** What to produce **
State the number of lines with the string "origin" in them, and nothing else.

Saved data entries
· · · · ·

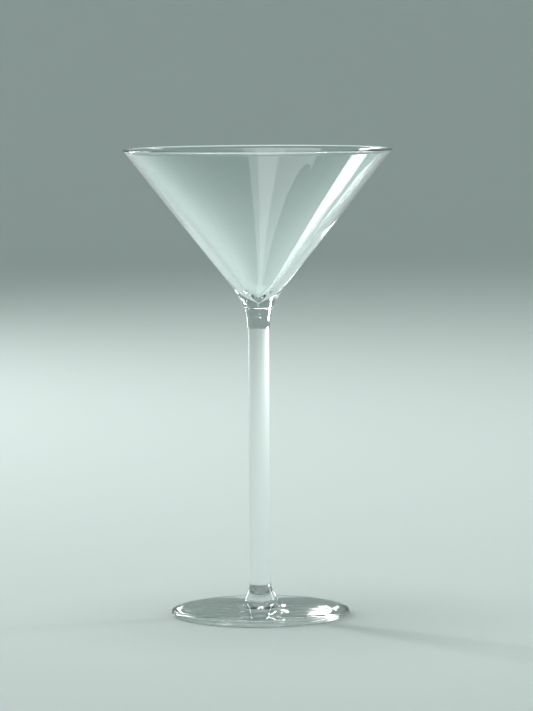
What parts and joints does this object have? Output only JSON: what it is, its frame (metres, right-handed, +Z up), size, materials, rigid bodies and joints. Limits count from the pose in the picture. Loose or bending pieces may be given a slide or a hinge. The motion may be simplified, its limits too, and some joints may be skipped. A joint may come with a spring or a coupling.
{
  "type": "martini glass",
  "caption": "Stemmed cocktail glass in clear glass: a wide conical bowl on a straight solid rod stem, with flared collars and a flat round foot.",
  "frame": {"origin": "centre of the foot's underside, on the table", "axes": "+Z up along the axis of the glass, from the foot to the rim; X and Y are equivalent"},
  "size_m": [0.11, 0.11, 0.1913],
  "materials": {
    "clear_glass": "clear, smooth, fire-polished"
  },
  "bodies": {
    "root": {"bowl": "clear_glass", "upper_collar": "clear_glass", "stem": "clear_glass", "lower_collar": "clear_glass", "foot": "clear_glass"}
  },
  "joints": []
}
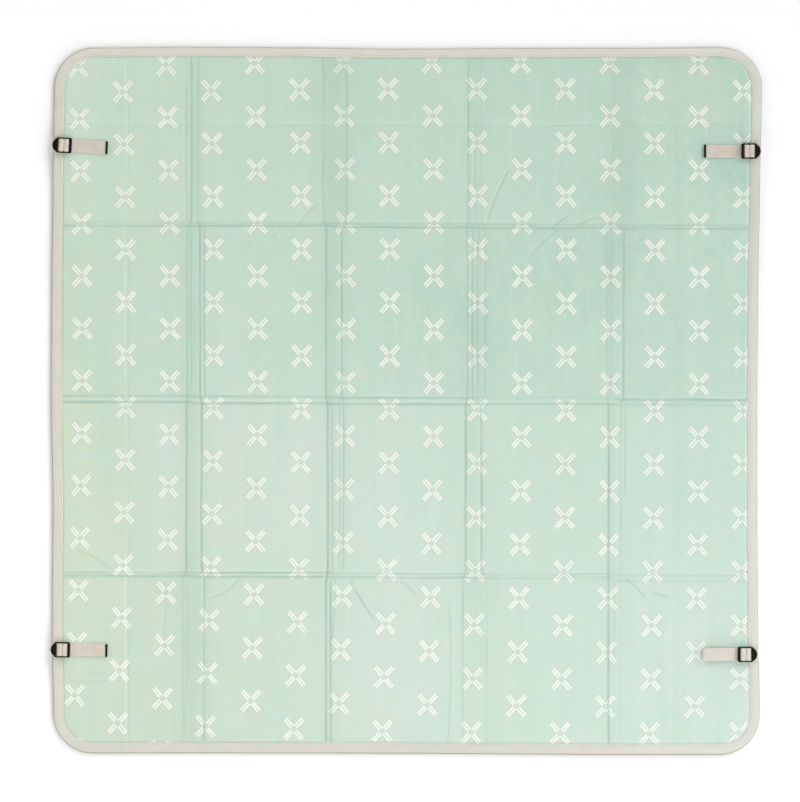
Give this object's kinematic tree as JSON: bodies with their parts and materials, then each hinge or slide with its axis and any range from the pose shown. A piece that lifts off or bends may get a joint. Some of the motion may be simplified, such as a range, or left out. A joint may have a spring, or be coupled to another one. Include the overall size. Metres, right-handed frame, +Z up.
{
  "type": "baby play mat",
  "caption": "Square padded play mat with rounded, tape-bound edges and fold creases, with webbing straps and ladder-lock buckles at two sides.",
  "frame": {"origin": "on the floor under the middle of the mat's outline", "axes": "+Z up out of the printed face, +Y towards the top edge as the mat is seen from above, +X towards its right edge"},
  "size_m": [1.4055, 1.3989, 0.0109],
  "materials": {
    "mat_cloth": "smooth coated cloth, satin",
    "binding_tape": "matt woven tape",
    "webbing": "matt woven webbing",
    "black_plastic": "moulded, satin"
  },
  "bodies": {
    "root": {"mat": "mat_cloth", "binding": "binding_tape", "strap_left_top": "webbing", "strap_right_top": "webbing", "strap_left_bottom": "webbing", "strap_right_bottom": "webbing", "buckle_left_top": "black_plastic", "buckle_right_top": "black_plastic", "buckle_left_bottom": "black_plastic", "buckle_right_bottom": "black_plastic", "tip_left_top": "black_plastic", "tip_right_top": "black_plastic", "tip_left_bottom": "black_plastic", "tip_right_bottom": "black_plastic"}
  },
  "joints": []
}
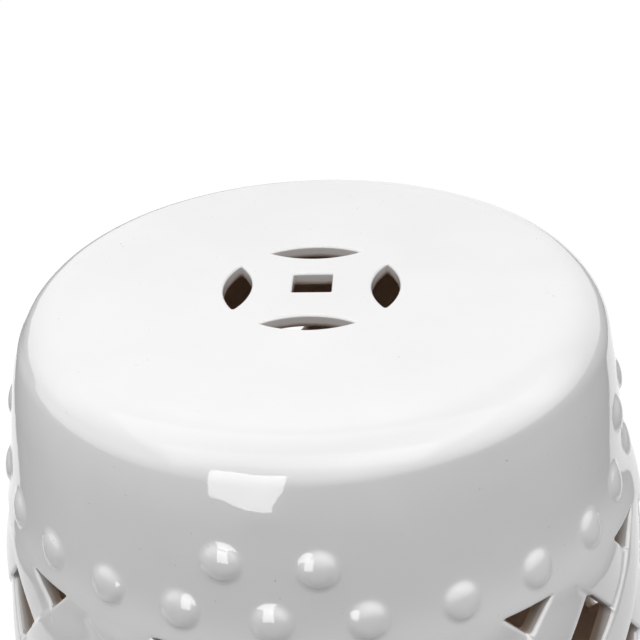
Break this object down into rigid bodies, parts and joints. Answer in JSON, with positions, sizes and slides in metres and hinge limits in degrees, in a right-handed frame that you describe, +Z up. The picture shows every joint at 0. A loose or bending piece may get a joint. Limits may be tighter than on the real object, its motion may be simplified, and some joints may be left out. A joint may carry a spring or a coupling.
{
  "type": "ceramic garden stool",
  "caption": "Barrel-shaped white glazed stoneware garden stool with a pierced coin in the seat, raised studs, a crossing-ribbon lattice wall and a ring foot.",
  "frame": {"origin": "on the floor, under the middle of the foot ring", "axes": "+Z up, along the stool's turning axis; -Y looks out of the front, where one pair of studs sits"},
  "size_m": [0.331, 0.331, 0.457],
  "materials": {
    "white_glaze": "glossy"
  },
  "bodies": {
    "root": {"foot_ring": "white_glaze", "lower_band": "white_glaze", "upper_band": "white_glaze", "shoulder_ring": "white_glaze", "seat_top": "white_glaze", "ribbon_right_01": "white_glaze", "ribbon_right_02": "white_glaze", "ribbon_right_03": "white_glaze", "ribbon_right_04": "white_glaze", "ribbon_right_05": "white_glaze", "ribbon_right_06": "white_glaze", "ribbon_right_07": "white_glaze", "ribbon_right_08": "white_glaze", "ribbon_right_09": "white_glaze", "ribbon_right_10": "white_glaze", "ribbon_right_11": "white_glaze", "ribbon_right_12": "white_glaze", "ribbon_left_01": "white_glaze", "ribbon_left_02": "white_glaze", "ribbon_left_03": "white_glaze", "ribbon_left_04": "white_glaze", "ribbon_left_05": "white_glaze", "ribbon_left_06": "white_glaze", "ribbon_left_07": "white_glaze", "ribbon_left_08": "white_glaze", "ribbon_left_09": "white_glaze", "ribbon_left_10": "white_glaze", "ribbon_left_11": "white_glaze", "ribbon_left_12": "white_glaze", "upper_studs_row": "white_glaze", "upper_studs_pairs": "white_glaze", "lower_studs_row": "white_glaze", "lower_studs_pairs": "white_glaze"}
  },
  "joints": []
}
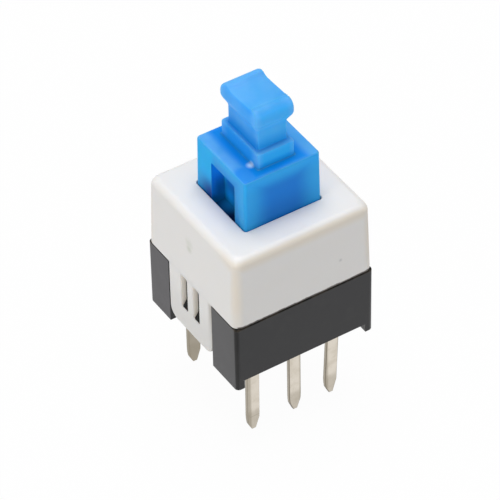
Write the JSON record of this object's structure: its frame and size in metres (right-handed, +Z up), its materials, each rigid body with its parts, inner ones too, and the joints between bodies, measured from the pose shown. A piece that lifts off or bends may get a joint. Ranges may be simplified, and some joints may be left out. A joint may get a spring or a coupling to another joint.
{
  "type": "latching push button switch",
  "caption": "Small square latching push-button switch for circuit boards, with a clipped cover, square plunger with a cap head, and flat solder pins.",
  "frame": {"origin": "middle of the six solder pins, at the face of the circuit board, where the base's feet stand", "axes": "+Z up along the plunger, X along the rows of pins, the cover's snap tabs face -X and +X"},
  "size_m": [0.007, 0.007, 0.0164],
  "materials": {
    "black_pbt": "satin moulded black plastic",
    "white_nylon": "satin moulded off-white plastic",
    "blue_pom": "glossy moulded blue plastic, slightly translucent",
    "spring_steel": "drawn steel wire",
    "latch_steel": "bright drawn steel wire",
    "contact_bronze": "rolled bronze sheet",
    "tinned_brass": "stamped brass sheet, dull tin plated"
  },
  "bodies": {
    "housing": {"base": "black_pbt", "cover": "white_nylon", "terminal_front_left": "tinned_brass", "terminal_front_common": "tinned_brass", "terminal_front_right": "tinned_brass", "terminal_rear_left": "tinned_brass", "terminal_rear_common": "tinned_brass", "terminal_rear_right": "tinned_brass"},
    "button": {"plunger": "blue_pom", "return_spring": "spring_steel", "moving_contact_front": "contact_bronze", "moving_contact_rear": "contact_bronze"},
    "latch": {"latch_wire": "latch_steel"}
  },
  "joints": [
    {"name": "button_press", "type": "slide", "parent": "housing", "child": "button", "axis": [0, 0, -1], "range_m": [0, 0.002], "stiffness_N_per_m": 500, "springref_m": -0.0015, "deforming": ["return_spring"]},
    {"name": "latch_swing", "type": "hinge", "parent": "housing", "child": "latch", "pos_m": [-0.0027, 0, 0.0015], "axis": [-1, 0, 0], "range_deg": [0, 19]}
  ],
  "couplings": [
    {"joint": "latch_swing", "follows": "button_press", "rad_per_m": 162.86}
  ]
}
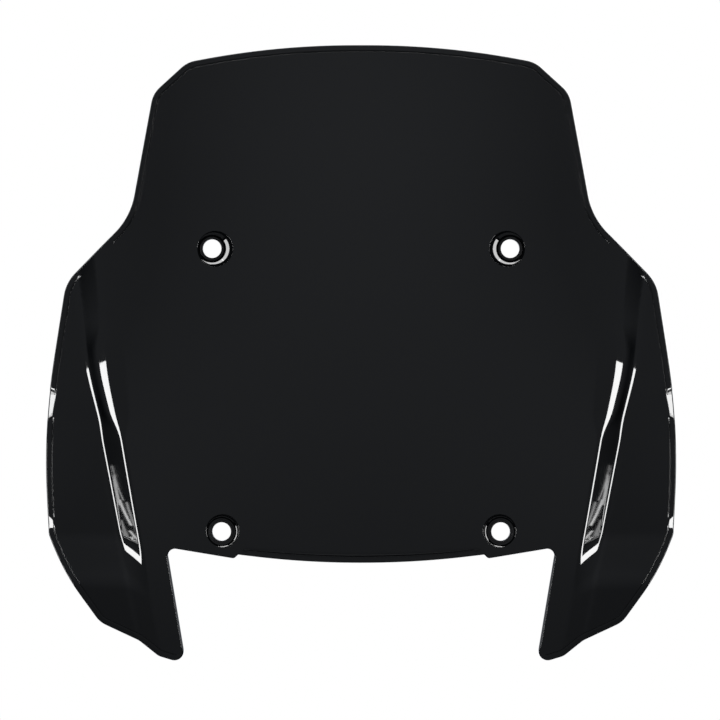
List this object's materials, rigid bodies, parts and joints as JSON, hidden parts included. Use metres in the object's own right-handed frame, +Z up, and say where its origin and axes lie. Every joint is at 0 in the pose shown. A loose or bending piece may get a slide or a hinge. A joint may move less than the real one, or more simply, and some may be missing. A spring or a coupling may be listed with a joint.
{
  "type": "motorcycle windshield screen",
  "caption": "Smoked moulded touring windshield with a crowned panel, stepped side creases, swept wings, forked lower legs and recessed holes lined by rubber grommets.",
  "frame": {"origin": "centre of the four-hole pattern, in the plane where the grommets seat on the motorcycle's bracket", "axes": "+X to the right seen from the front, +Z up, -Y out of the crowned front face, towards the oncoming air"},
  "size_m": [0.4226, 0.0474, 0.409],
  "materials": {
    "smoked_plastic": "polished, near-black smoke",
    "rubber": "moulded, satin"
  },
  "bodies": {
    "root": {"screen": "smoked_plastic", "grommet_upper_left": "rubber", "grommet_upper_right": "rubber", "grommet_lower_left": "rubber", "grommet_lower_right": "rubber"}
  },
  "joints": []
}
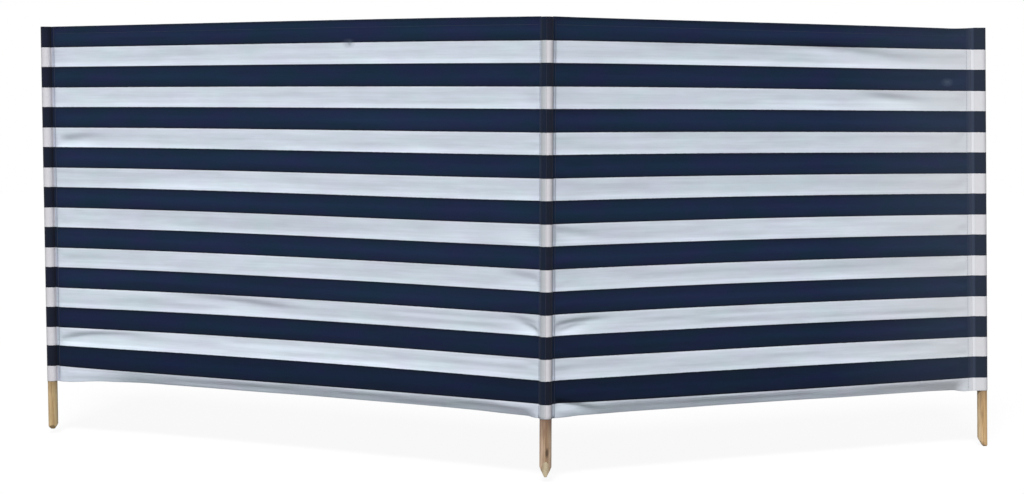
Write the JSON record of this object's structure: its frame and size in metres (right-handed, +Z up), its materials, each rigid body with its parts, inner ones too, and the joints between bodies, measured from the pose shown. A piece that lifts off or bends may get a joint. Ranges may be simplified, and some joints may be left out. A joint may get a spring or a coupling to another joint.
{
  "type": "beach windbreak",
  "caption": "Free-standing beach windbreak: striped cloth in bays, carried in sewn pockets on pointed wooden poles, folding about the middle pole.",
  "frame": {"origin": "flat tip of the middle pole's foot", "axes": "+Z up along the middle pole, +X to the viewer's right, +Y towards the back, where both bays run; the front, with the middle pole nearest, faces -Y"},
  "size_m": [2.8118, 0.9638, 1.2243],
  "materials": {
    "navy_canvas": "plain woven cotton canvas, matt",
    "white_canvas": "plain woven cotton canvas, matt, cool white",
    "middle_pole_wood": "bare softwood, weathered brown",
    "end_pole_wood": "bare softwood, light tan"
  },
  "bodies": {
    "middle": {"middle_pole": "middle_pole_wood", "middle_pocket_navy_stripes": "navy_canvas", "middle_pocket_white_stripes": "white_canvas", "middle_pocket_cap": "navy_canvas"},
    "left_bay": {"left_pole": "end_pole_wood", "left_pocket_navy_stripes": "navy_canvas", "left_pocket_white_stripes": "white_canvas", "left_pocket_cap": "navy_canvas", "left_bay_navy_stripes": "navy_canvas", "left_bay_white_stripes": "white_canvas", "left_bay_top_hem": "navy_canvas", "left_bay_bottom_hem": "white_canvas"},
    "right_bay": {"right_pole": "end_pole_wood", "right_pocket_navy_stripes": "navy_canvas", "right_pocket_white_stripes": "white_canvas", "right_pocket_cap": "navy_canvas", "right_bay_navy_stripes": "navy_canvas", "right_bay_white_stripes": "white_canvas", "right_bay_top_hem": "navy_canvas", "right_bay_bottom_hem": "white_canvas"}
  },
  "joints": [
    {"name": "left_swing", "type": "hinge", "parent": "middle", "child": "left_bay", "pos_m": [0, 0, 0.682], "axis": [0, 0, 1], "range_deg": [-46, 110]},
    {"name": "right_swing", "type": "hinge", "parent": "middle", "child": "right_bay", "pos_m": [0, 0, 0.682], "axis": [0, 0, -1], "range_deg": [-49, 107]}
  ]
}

· · · · ·

** The result **
7